The math for the automatic cuts is compelling. If the sequester law isn’t changed, $98 billion will be stripped in January from enacted discretionary appropriations for fiscal 2013. What everyone is ignoring is that an estimated $720 billion more will be cut from currently expected levels of appropriations over the eight years from fiscal 2014 through 2021. That will amount to a sevenfold increase over the first-year sequester that already has many worried.
Lest anyone be confused, these sequester cuts would come on top of roughly $841 billion in discretionary savings enacted last August in tandem with the debt limit increase and already taking effect. Many of the same appropriations accounts that will bear the brunt of the August savings will be hit a second time by the sequester cuts.

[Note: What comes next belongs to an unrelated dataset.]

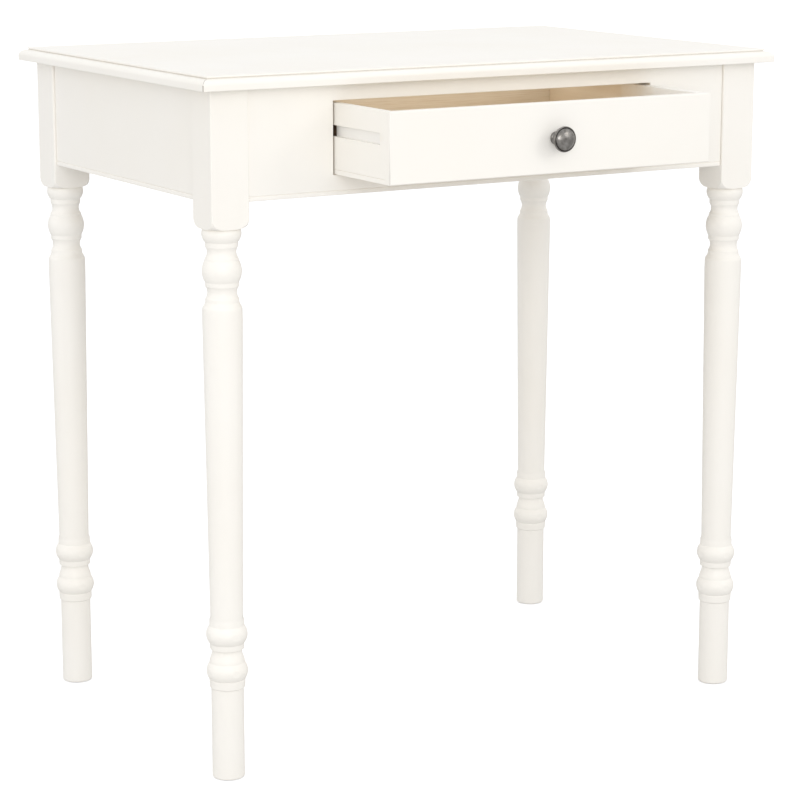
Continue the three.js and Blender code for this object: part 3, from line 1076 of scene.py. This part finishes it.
# ---------------------------------------------------------------- stage, light and camera
AIM = Vector((0.0074, 0.059, 0.3457))
UP = Vector((0, 0, 1))
CAMERA_DISTANCE = 3.1677
CAMERA_AZIMUTH = -30.84
CAMERA_ELEVATION = 11.87
LENS = 119.97
SENSOR = 36
FLOOR = {"radius": 40000, "thickness": 20, "cloud": 2500, "glow": 0.6}
HORIZON = {"level": 0.1, "colour": (1, 1, 1, 1)}
ZENITH = {"level": 1.0, "colour": (0.87, 0.88, 0.9, 1)}
WHITE = (1, 1, 1)
LIGHTS = [  # name, place in metres, width and height in metres, power in watts, colour
    ("key", (1.5, -2.6, 2.0), (0.8, 0.8), 8, (1.0, 0.98, 0.95)),
    ("front_fill", (-1.3, -2.9, 1.2), (1.4, 1.2), 19.5, WHITE),
    ("left_fill", (-3.0, 0.1, 0.85), (1.4, 1.4), 6.8, WHITE),
    ("overhead", (0, 0.3, 3.4), (2.0, 2.0), 5.6, (0.9, 0.96, 1.0)),
]
CASE_BOUNCE = {  # in millimetres and watts
    "gap": 10,  # behind the front apron
    "reach": 200,
    "drop": 3,  # below the top
    "width": 360,
    "power": 0.14,
    "colour": (1.0, 0.95, 0.88),
}


def add_floor():
    """A seamless floor that looks white, and glows so that the desk's shadow on it stays faint.

    The glow is only what is seen: the light that the floor throws on the desk comes from its paint.
    """
    radius = FLOOR["radius"]
    floor = turned("stage_floor", [(radius, -FLOOR["thickness"]), (radius, 0)])
    graph = Graph("look_stage")
    cloud = graph.noise(graph.place(0, 1), FLOOR["cloud"])
    tone = graph.ramp(cloud, [(0.3, (0.61, 0.61, 0.61)), (0.7, (0.63, 0.63, 0.63))])
    seen = graph.tree.nodes.new("ShaderNodeLightPath").outputs["Is Camera Ray"]
    glow = graph.add("Math", {0: seen, 1: FLOOR["glow"]}, operation="MULTIPLY")
    graph.done(Base_Color=tone, Roughness=0.9, Specular_IOR_Level=0.1, Emission_Strength=glow)
    graph.shader.inputs["Emission Color"].default_value = (*WHITE, 1)
    floor.data.materials.append(graph.material)


def add_world():
    """Soft light from all round, a little weaker from overhead."""
    world = bpy.data.worlds.new("studio")
    world.use_nodes = True
    tree = world.node_tree
    bpy.context.scene.world = world
    place = tree.nodes.new("ShaderNodeTexCoord").outputs["Generated"]
    split = tree.nodes.new("ShaderNodeSeparateXYZ")
    tree.links.new(place, split.inputs[0])
    ramp = tree.nodes.new("ShaderNodeValToRGB")
    tree.links.new(split.outputs["Z"], ramp.inputs["Fac"])
    for stop, look in zip(ramp.color_ramp.elements, (HORIZON, ZENITH)):
        stop.position = look["level"]
        stop.color = look["colour"]
    tree.links.new(ramp.outputs["Color"], tree.nodes["Background"].inputs["Color"])


def add_light(name, place, size, power, colour, aim=AIM):
    """A soft panel of light, as wide and high as size says, that the camera doesn't see."""
    light = bpy.data.lights.new(name, "AREA")
    light.shape = "RECTANGLE"
    light.size, light.size_y = size
    light.energy = power
    light.color = colour
    panel = bpy.data.objects.new(name, light)
    panel.location = place
    panel.rotation_euler = (Vector(aim) - Vector(place)).to_track_quat("-Z", "Y").to_euler()
    panel.visible_camera = False
    bpy.context.scene.collection.objects.link(panel)


def add_case_bounce():
    """What the raw wood inside the case throws back and forth, from under the top."""
    apron_back = span("front_apron")[1].y
    reach = CASE_BOUNCE["reach"]
    back = apron_back + CASE_BOUNCE["gap"] + reach / 2
    place = Vector((0, back, FRAME_TOP - CASE_BOUNCE["drop"])) * MM
    size = (CASE_BOUNCE["width"] * MM, reach * MM)
    add_light("case_bounce", place, size, CASE_BOUNCE["power"], CASE_BOUNCE["colour"], place - UP)


def add_lights():
    for light in LIGHTS:
        add_light(*light)
    add_case_bounce()


def add_camera():
    """The photographer's place, found by azimuth, elevation and distance from the aim."""
    data = bpy.data.cameras.new("camera")
    data.sensor_width = SENSOR
    data.lens = LENS
    data.clip_end = 200
    camera = bpy.data.objects.new("camera", data)
    across, up = math.radians(CAMERA_AZIMUTH), math.radians(CAMERA_ELEVATION)
    back = Vector((math.sin(across) * math.cos(up), -math.cos(across) * math.cos(up), math.sin(up)))
    camera.location = AIM + back * CAMERA_DISTANCE
    camera.rotation_euler = (-back).to_track_quat("-Z", "Y").to_euler()
    bpy.context.scene.collection.objects.link(camera)
    bpy.context.scene.camera = camera


add_camera()
add_floor()
add_world()
add_lights()
bpy.context.scene.view_settings.view_transform = "Standard"

add_worktop()
add_legs()
add_glides()
add_aprons()
add_plain_boards()
add_drawer_front()
add_knob()
add_corner_hardware()
add_screws()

Overall, that will amount to roughly a 15 percent annual discretionary spending reduction, using “baseline” estimates from the Congressional Budget Office and sequester calculations from the Center on Budget and Policy Priorities.
It’s easy to see why the first year of automatic cuts have agitated folks on the right and the left. Virtually every agency and program will undergo the same uniform percentage reduction. Military accounts will be sliced by a total of almost $55 billion, or an estimated 7.5 percent each. Non-defense accounts will be reduced by $39 billion in the aggregate, or 8.4 percent each.
It will be ugly, and Congress, which jealously guards its handle on the federal purse, hates the lack of control, even though it wrote the law, of course.
Waiting for the Light
The fundamental concern here is that lawmakers of all stripes appear to be acting as if the elves and the fairies will save them from their own devices. What else explains how lawmakers can just assume that the first-year sequester will be avoided in the end and how they can stay silent on the latter years of automatic cuts?
Political Economy: The Real Sequester
Wishing the sequester away and making that happen are very different things, however. Almost any bill to prevent the sequester will require enactment of offsetting budgetary savings to prevent the deficit from widening. That just sends us back to last year.
Recall that the sequester was intended to be a draconian weapon to force negotiations on entitlement spending cuts and revenue increases. Lawmakers aiming for a serious assault on the deficit a year ago understood they needed to go after entitlements and revenue because discretionary spending now accounts for only a third of the budget. And entitlements, not discretionary spending, are the source of the vast majority of future spending increases.
But we saw how well the threat of sequester worked in the weeks leading up to Thanksgiving, when a joint select committee with special powers couldn’t find a compromise on entitlements and revenue. Lawmakers who had committed themselves to savings then accepted the path of least resistance, allowing almost all the promised cuts to fall on the discretionary side of the budget.
Even if there were a consensus that some discretionary programs are unnecessary, it’s hard to imagine that such a consensus would embrace the scope of those cuts already enacted and those waiting to be enforced through the sequester. As time draws near, it will become more evident to Congress that it will need to find an alternative to the full nine years of automatic cuts.
For now, though, lawmakers seem mostly inclined to wait for intervention — divine, electoral or otherwise — to light the path to that alternative.